**Directions:** Count the lines below that contain "shown". Give only the number.

**Data records:**
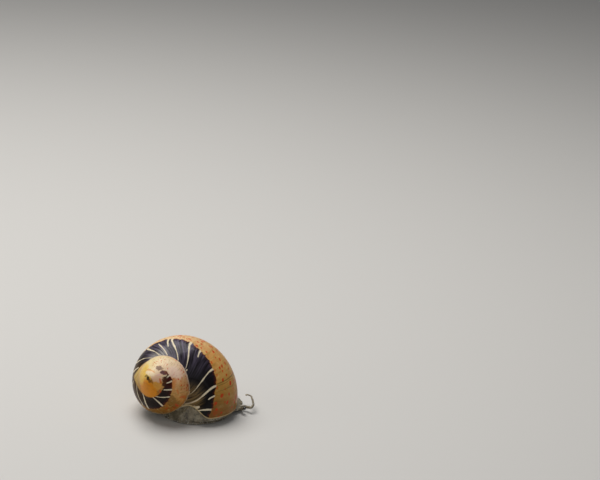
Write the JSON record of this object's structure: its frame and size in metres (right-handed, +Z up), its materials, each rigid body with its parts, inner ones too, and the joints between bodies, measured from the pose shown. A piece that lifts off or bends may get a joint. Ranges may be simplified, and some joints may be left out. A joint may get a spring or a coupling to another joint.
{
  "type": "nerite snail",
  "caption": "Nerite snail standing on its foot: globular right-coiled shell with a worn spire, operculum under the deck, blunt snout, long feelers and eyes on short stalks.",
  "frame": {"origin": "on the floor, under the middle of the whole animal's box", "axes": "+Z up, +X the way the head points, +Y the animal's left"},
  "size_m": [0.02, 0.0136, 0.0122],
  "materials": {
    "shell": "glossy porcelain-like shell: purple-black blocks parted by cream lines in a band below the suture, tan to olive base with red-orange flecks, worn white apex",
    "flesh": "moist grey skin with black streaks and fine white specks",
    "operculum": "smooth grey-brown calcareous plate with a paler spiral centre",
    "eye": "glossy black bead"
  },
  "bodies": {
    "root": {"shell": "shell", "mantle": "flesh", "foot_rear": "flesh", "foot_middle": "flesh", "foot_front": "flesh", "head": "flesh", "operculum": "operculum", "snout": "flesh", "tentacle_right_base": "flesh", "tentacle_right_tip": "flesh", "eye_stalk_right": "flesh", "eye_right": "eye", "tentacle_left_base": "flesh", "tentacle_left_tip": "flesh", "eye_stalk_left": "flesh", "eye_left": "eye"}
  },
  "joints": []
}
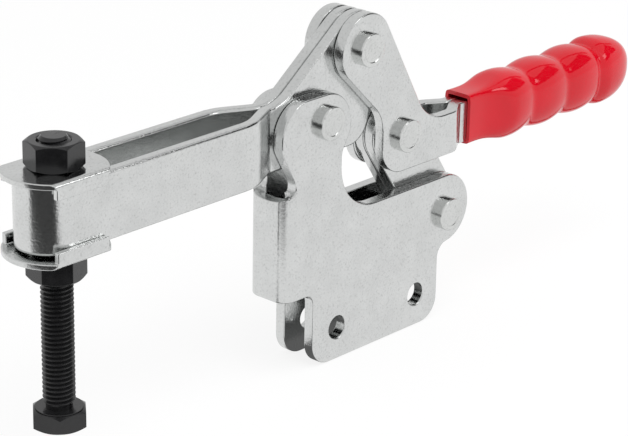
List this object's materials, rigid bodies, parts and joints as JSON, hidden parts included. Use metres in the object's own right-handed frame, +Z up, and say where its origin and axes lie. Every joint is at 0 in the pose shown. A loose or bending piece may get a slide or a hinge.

**Result:** 2